=== Data section ===
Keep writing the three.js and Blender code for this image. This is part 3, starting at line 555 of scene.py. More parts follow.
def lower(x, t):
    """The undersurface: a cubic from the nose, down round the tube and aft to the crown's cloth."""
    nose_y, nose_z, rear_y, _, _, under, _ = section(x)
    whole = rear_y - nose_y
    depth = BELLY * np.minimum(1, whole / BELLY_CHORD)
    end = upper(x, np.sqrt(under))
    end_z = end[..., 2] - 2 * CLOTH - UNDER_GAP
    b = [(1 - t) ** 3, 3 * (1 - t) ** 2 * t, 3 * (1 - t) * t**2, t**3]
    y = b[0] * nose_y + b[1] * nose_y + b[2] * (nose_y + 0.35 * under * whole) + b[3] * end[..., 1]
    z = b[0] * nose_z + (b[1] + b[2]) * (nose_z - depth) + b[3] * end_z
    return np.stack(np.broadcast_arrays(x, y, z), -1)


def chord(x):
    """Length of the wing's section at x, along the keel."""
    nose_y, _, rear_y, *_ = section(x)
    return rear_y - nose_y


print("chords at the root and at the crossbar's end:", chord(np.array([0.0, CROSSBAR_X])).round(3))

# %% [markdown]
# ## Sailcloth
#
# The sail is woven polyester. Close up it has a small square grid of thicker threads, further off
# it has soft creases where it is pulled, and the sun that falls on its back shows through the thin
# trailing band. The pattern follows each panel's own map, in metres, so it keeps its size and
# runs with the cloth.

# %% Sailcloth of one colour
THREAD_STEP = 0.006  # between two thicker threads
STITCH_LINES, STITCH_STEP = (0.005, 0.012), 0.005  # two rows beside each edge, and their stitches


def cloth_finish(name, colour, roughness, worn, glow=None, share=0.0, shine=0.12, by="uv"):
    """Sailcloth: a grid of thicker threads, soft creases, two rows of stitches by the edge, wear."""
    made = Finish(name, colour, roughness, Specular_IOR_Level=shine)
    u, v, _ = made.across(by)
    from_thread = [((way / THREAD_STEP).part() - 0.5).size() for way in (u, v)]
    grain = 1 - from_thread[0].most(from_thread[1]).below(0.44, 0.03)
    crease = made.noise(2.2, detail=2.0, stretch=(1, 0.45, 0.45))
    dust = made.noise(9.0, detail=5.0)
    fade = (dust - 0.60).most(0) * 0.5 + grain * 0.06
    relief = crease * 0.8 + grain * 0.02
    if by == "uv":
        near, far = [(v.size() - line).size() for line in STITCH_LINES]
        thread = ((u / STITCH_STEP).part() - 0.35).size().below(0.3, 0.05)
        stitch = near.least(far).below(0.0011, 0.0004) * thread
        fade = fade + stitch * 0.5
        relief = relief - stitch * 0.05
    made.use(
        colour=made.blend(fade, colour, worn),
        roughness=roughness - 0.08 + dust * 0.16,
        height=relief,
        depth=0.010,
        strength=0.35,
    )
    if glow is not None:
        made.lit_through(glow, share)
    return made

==

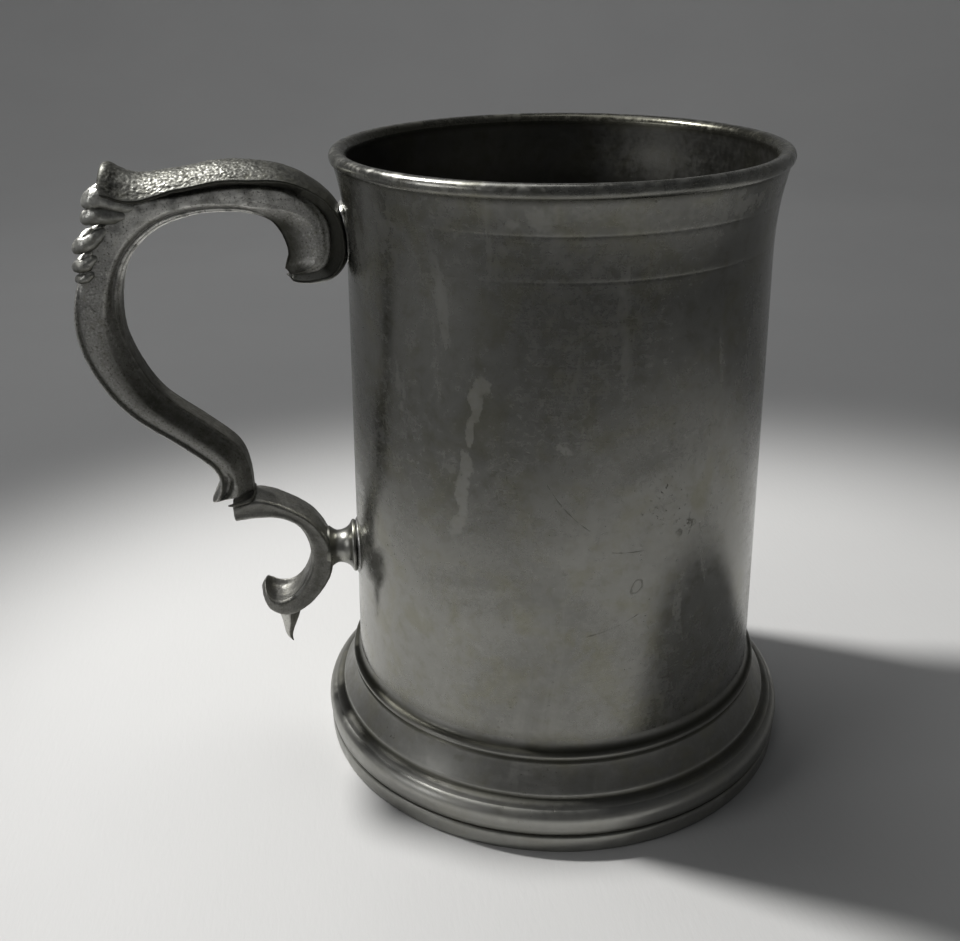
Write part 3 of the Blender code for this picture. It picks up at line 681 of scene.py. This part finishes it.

==

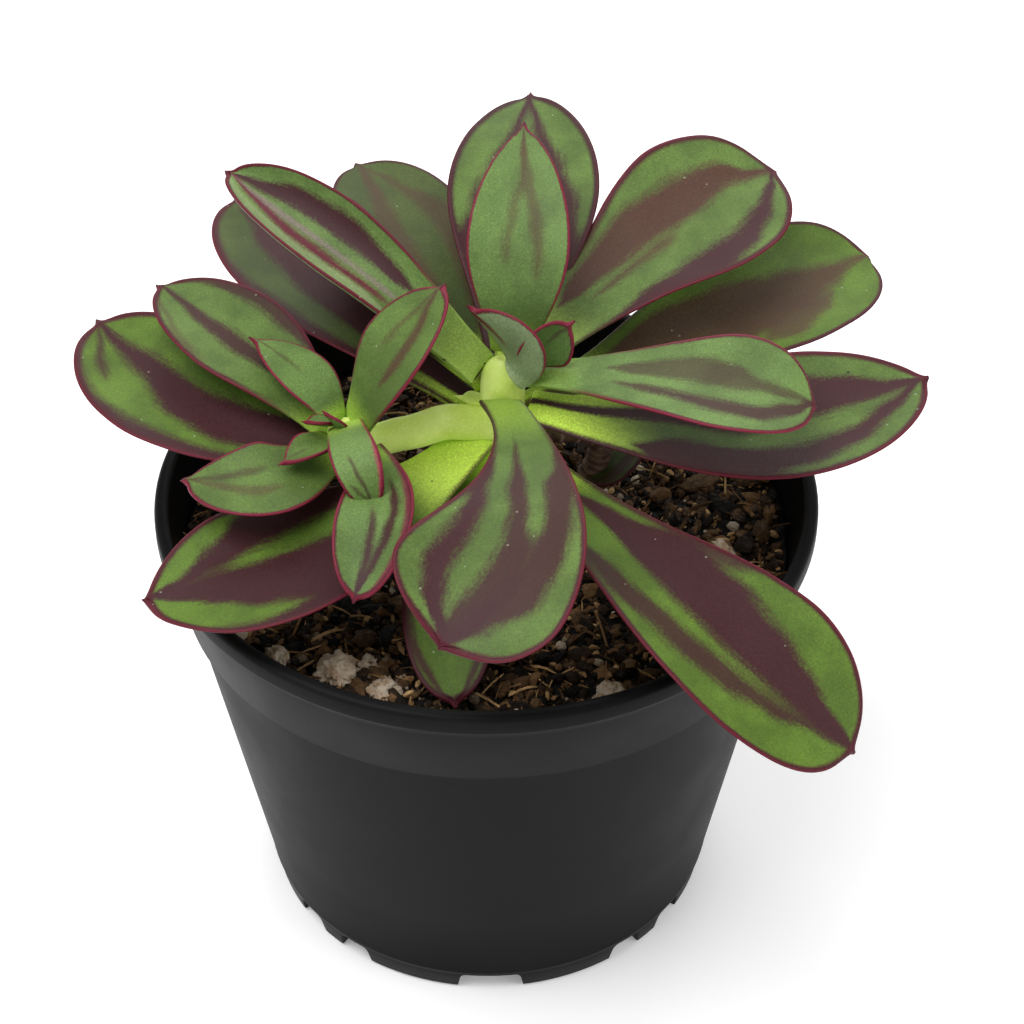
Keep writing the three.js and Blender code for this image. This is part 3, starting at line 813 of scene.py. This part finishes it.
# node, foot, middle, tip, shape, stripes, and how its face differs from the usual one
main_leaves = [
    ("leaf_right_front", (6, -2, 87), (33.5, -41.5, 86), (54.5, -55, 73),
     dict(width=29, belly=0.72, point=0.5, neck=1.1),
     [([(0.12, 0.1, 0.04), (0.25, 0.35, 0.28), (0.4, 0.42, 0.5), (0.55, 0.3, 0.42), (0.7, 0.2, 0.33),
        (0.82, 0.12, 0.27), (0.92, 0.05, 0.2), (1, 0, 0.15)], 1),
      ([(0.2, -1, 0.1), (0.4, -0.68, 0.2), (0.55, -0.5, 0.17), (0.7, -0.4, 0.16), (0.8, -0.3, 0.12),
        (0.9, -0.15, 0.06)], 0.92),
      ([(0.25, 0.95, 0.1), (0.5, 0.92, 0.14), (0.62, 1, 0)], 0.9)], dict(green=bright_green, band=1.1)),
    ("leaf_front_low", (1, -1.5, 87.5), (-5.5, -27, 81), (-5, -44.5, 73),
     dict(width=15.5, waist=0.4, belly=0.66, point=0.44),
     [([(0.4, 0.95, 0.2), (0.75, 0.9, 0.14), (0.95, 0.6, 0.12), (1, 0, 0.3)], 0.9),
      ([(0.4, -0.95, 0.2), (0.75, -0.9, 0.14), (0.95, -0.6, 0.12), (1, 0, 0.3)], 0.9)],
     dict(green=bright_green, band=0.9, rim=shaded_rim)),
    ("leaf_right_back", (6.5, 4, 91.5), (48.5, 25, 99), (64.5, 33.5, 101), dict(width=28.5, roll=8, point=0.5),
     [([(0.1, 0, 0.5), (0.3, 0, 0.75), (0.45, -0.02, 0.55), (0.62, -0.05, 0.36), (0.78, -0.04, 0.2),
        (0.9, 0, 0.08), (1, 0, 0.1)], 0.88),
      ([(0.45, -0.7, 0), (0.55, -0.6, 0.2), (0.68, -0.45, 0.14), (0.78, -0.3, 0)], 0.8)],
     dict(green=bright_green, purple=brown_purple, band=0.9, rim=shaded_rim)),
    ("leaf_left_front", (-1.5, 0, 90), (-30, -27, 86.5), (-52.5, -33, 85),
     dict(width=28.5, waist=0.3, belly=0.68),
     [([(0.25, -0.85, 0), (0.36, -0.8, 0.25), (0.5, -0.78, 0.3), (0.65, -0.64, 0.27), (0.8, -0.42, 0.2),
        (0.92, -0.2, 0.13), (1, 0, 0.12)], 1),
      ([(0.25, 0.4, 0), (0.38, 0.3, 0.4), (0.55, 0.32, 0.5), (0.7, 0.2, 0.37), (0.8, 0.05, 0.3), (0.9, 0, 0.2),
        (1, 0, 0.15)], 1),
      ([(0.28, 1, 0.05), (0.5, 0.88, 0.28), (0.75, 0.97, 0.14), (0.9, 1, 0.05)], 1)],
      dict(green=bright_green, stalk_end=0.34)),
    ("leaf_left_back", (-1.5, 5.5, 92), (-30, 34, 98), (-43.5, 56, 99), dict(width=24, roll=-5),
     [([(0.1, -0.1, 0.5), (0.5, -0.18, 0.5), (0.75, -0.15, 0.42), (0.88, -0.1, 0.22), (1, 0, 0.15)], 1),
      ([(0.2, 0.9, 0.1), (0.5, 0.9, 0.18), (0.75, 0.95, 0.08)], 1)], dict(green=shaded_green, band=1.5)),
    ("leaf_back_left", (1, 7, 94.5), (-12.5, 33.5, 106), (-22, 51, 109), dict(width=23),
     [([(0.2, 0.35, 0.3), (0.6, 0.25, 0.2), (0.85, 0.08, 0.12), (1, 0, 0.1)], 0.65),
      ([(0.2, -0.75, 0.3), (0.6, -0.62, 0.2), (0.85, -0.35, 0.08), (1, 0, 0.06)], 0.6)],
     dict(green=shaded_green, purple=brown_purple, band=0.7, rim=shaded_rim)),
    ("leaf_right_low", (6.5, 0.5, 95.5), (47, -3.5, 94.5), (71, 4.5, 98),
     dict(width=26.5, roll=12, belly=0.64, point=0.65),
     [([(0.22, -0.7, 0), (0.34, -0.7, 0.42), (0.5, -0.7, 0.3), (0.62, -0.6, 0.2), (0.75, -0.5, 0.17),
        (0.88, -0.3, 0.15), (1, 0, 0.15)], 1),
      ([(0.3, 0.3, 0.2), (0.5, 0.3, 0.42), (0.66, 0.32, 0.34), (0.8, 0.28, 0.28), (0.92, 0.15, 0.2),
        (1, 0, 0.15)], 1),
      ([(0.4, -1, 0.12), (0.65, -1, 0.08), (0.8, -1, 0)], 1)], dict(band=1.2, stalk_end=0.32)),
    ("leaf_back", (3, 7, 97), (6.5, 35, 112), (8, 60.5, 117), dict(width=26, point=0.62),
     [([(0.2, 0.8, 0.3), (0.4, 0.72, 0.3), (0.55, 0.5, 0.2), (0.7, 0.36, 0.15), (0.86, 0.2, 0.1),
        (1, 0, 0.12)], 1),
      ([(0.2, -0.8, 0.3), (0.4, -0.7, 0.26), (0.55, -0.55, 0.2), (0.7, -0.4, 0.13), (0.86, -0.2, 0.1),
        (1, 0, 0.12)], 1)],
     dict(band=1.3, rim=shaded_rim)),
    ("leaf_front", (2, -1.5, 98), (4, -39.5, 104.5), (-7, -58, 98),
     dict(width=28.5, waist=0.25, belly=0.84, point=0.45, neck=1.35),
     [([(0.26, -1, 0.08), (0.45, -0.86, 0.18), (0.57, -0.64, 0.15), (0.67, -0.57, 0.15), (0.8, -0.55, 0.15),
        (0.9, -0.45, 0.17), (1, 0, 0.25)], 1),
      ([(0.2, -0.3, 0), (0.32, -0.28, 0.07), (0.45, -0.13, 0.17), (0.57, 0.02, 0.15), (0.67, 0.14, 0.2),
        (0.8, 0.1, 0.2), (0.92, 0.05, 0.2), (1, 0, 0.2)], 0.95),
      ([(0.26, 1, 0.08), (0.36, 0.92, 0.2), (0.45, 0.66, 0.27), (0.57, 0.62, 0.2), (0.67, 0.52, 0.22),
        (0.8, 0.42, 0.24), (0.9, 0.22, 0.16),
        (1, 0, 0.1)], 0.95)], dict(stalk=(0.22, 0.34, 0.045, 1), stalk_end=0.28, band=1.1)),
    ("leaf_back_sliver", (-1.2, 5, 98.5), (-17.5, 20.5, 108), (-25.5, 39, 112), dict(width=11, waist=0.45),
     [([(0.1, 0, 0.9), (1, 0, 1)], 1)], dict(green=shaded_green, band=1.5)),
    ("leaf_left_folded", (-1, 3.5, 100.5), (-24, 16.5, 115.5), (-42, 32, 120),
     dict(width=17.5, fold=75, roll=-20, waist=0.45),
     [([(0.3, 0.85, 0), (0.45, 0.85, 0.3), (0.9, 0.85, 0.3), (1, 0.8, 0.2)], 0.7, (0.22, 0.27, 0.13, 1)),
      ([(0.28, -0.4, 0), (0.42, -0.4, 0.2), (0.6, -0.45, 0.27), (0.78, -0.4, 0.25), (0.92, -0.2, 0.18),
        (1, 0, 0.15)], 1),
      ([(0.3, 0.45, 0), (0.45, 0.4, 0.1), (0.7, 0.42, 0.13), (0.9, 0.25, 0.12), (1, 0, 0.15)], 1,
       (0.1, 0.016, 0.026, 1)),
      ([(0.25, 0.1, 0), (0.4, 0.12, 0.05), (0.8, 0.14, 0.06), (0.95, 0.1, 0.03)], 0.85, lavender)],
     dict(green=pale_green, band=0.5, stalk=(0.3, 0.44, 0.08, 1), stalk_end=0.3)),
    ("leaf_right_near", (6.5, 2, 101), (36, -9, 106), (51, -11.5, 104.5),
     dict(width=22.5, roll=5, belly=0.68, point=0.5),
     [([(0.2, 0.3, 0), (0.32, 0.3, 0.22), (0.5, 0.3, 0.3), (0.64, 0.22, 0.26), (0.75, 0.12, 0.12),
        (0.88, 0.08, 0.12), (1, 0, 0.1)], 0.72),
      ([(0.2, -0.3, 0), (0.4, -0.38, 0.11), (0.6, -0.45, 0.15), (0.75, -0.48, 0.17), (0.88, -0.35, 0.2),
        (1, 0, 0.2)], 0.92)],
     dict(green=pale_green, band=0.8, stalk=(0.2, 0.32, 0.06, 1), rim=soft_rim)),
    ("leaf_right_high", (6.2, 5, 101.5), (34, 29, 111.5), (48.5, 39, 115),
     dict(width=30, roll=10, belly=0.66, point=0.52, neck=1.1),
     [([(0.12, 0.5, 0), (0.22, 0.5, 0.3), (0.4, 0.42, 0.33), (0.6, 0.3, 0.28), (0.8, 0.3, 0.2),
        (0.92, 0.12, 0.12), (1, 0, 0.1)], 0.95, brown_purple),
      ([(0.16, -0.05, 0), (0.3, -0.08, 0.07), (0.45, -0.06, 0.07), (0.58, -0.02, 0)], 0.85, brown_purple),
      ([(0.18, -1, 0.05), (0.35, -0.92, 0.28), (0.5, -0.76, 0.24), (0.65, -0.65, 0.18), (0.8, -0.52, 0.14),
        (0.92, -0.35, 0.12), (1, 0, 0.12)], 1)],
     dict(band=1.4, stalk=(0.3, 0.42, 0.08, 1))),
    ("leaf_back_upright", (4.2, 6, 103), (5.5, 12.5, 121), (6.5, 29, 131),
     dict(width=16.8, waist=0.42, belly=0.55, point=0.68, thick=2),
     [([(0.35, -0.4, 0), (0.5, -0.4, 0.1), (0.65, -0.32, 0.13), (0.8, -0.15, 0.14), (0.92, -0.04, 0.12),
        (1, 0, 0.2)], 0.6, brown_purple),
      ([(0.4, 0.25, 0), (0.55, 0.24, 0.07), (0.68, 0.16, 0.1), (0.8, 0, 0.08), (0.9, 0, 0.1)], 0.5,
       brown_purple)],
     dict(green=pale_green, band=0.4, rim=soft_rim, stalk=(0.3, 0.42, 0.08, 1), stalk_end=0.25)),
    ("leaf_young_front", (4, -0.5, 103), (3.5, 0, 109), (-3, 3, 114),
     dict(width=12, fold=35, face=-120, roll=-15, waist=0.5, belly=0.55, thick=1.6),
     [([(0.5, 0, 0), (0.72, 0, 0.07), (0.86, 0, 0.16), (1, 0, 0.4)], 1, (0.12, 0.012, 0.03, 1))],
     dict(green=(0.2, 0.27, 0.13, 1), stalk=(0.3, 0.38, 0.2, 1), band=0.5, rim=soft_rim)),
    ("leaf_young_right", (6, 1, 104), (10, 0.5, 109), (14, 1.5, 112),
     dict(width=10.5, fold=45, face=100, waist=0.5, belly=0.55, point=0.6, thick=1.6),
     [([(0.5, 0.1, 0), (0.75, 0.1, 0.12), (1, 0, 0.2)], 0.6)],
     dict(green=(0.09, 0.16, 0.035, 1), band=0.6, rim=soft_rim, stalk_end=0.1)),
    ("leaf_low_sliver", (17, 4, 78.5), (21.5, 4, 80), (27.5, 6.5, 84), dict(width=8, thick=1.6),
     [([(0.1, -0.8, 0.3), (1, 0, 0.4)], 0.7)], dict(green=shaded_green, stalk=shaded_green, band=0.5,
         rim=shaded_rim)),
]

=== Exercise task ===
Copy out exactly the lines running from the one with "More parts follow." to the one with "at the root", including both ends, and nothing more.

=== The result ===
Keep writing the three.js and Blender code for this image. This is part 3, starting at line 555 of scene.py. More parts follow.
def lower(x, t):
    """The undersurface: a cubic from the nose, down round the tube and aft to the crown's cloth."""
    nose_y, nose_z, rear_y, _, _, under, _ = section(x)
    whole = rear_y - nose_y
    depth = BELLY * np.minimum(1, whole / BELLY_CHORD)
    end = upper(x, np.sqrt(under))
    end_z = end[..., 2] - 2 * CLOTH - UNDER_GAP
    b = [(1 - t) ** 3, 3 * (1 - t) ** 2 * t, 3 * (1 - t) * t**2, t**3]
    y = b[0] * nose_y + b[1] * nose_y + b[2] * (nose_y + 0.35 * under * whole) + b[3] * end[..., 1]
    z = b[0] * nose_z + (b[1] + b[2]) * (nose_z - depth) + b[3] * end_z
    return np.stack(np.broadcast_arrays(x, y, z), -1)


def chord(x):
    """Length of the wing's section at x, along the keel."""
    nose_y, _, rear_y, *_ = section(x)
    return rear_y - nose_y


print("chords at the root and at the crossbar's end:", chord(np.array([0.0, CROSSBAR_X])).round(3))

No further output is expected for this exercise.